Source data:
○ ○ ○ ○

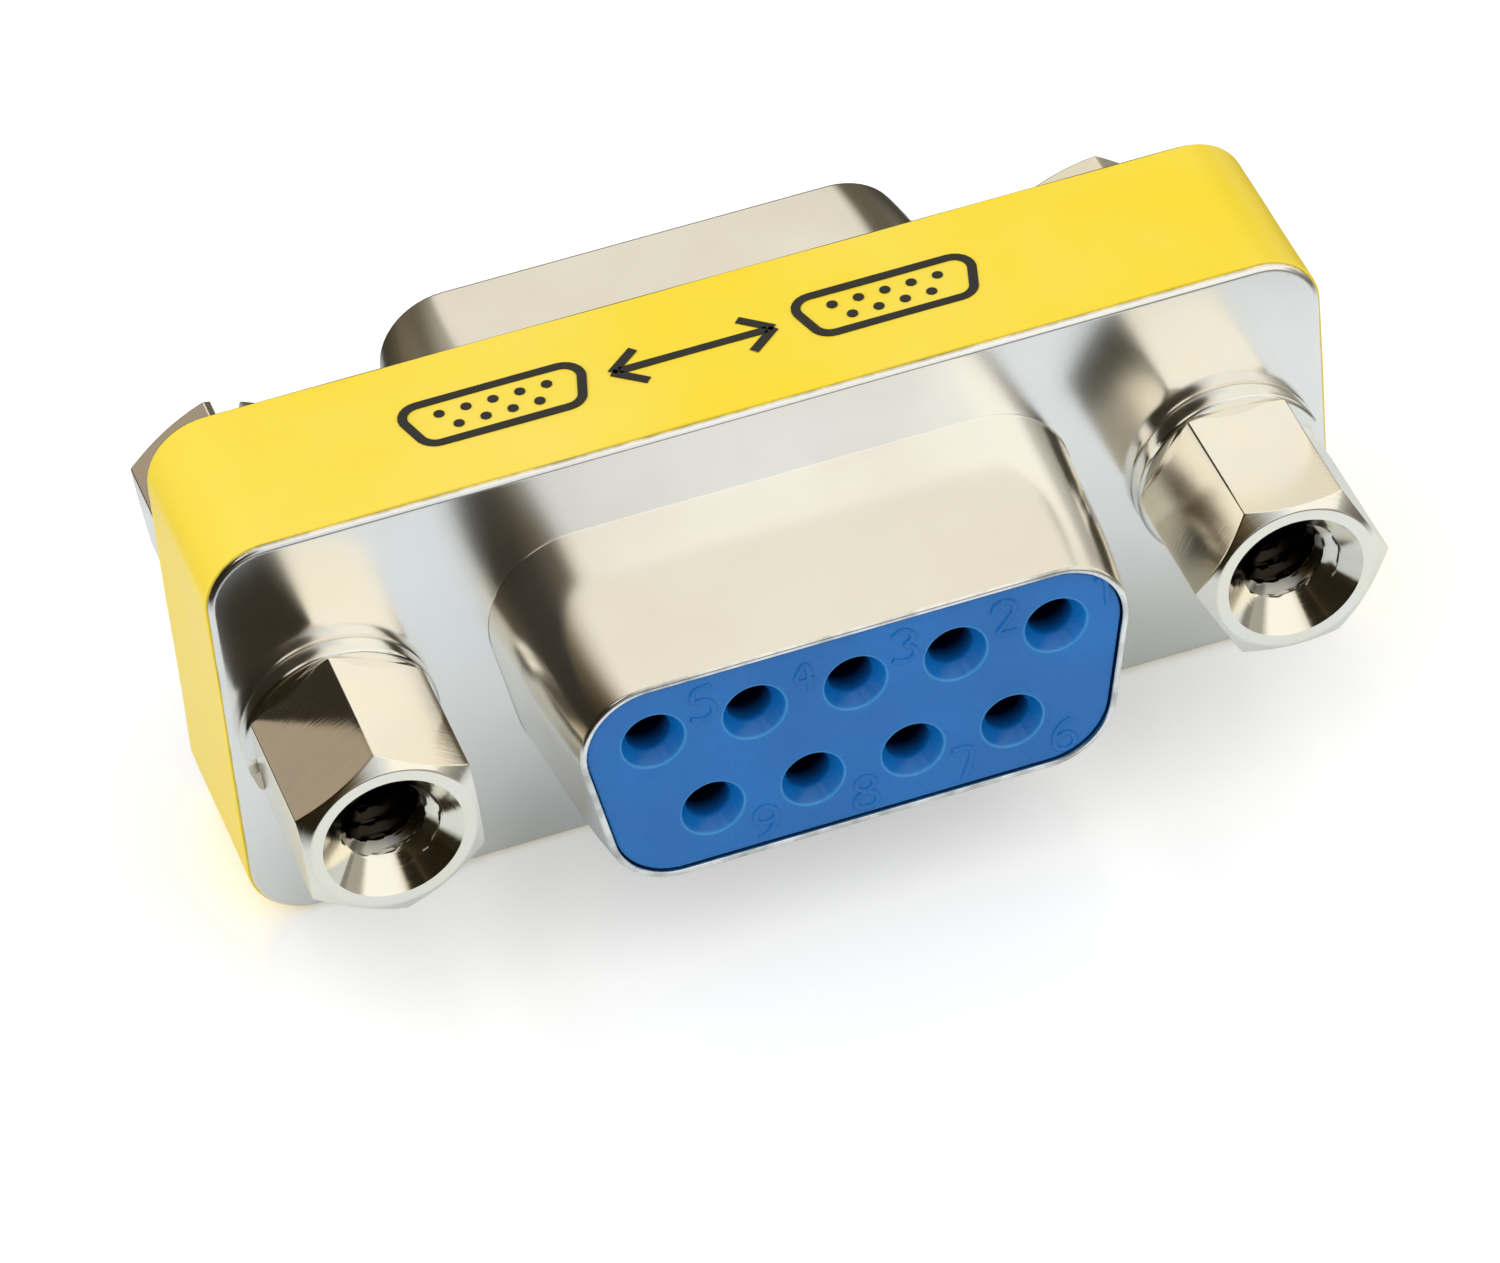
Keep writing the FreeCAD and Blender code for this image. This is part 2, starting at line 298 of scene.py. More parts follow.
class Skin:
    """Gathers the grids and flat regions of one piece."""

    def __init__(self):
        self.points = []
        self.faces = []
        self.along = []

    def add(self, points, faces, along=0.0):
        self.faces += (np.asarray(faces) + sum(map(len, self.points))).tolist()
        self.points.append(points)
        self.along.append(np.broadcast_to(along, len(points)))

    def grid(self, rows, closed=True, counted=True):
        """Quads between neighbouring rows. If counted, along is the distance gone down a column."""
        r, n = rows.shape[:2]
        index = np.arange(r * n).reshape(r, n)
        side = np.roll(index, -1, axis=1)
        if not closed:
            index, side = index[:, :-1], side[:, :-1]
        quads = np.stack([index[:-1], side[:-1], side[1:], index[1:]], -1).reshape(-1, 4)
        step = np.linalg.norm(np.diff(rows, axis=0), axis=2)
        along = np.concatenate([np.zeros((1, n)), np.cumsum(step, axis=0)]) * counted
        self.add(rows.reshape(-1, 3), quads, along.reshape(-1))

    def region(self, outer, holes):
        """Flat region between an outer outline and convex holes, all at the outline's own depth."""
        loops = [outer] + holes
        points = np.concatenate(loops)
        which = np.repeat(np.arange(len(loops)), [len(loop) for loop in loops])
        edges = []
        for i in range(len(loops)):
            index = np.flatnonzero(which == i)
            edges += np.stack([index, np.roll(index, -1)], -1).tolist()
        flat = [Vector(p) for p in points[:, [0, 2]] / MM]
        made = delaunay_2d_cdt(flat, edges, [list(range(len(outer)))], 1, 1e-7)
        back = np.array([source[0] for source in made[3]])
        triangles = back[np.array(made[2])]
        loop_of = which[triangles]
        in_hole = (loop_of[:, 0] > 0) & (loop_of == loop_of[:, :1]).all(1)
        self.add(points, triangles[~in_hole])

    def turned_end_for_end(self):
        """The same skin half a turn round the upright axis."""
        other = Skin()
        other.points = [p * (-1.0, -1.0, 1.0) for p in self.points]
        other.faces, other.along = self.faces, self.along
        return other

    def mesh(self, name, sharp_deg=None):
        """Closed mesh with the seams merged and the faces turned outwards."""
        mesh = bpy.data.meshes.new(name)
        mesh.from_pydata(np.concatenate(self.points).tolist(), [], self.faces)
        along = mesh.attributes.new("along", "FLOAT", "POINT")
        along.data.foreach_set("value", np.concatenate(self.along).astype(np.float32))
        work = bmesh.new()
        work.from_mesh(mesh)
        bmesh.ops.remove_doubles(work, verts=work.verts, dist=MERGE)
        bmesh.ops.recalc_face_normals(work, faces=work.faces)
        work.to_mesh(mesh)
        work.free()
        mesh.shade_smooth()
        if sharp_deg is not None:
            mesh.set_sharp_from_angle(angle=radians(sharp_deg))
        return mesh


def capped(rows):
    """Rows closed at both ends by their first and last row drawn together at its middle."""
    caps = [np.broadcast_to(rows[i].mean(0), (1,) + rows.shape[1:]) for i in (0, -1)]
    return np.concatenate([caps[0], rows, caps[1]])


def link(piece):
    """Bring an object into the scene."""
    bpy.context.scene.collection.objects.link(piece)


def put(mesh, finish, nodes=()):
    """Place a finished mesh in the scene, riding on the one body."""
    mesh.materials.append(finish)
    piece = bpy.data.objects.new(mesh.name, mesh)
    link(piece)
    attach(piece, "root")
    if nodes:
        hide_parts(*nodes)


# Shells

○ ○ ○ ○

Exercise: Pull out all lines from the listing that contain the string "piece".

Correct result:
    """Gathers the grids and flat regions of one piece."""
def link(piece):
    bpy.context.scene.collection.objects.link(piece)
    piece = bpy.data.objects.new(mesh.name, mesh)
    link(piece)
    attach(piece, "root")